GIVEN MATERIAL start
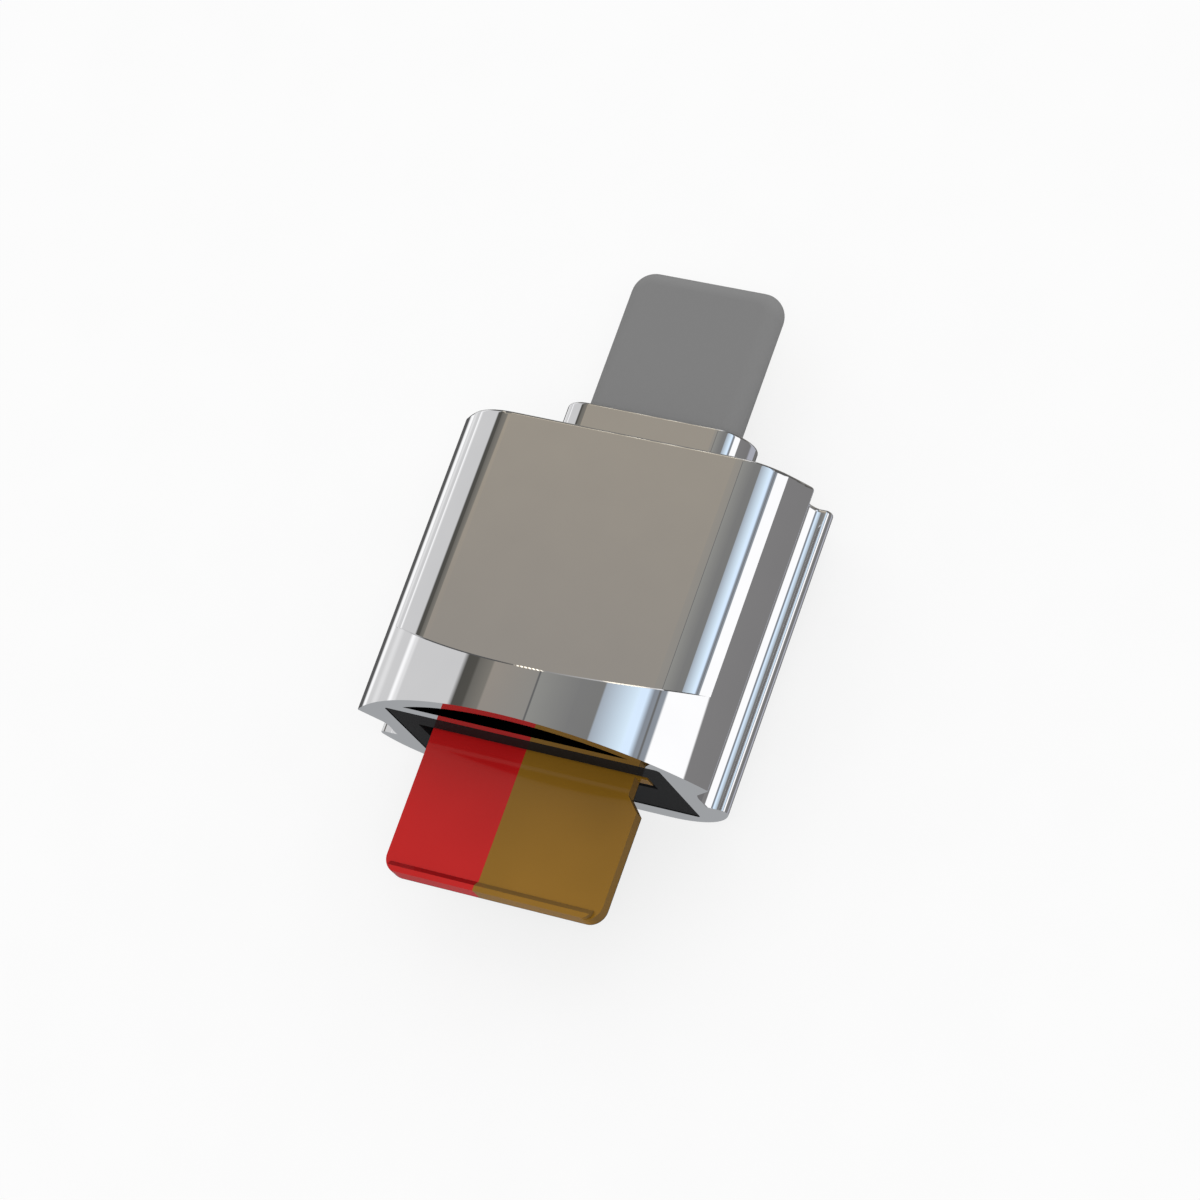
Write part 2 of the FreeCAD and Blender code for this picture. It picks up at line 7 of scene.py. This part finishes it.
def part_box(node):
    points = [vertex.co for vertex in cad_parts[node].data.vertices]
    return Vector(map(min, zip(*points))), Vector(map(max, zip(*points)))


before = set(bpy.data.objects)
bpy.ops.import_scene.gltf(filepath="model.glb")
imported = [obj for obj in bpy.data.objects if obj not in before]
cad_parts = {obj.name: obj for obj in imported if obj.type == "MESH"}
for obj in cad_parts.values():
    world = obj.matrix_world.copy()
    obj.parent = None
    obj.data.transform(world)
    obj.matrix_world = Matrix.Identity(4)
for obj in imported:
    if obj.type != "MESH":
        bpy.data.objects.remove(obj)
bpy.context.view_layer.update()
GIVEN MATERIAL end
# [TO BE DONE]
Write out the full listing, keeping every line exactly as it is.

# [CORRECT RESULT]
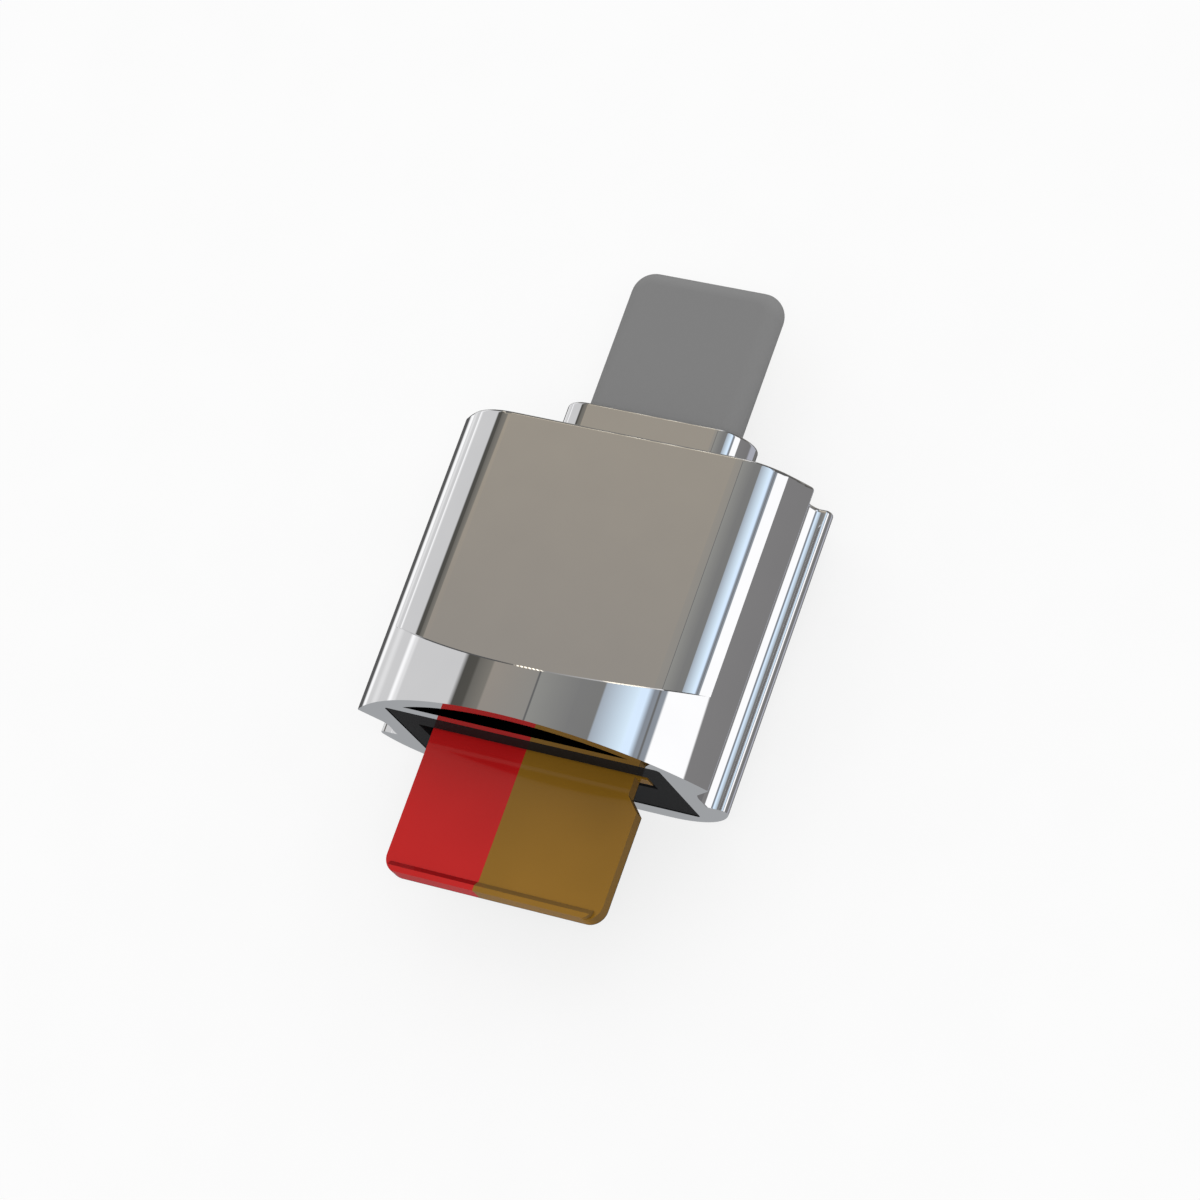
Write part 2 of the FreeCAD and Blender code for this picture. It picks up at line 7 of scene.py. This part finishes it.
def part_box(node):
    points = [vertex.co for vertex in cad_parts[node].data.vertices]
    return Vector(map(min, zip(*points))), Vector(map(max, zip(*points)))


before = set(bpy.data.objects)
bpy.ops.import_scene.gltf(filepath="model.glb")
imported = [obj for obj in bpy.data.objects if obj not in before]
cad_parts = {obj.name: obj for obj in imported if obj.type == "MESH"}
for obj in cad_parts.values():
    world = obj.matrix_world.copy()
    obj.parent = None
    obj.data.transform(world)
    obj.matrix_world = Matrix.Identity(4)
for obj in imported:
    if obj.type != "MESH":
        bpy.data.objects.remove(obj)
bpy.context.view_layer.update()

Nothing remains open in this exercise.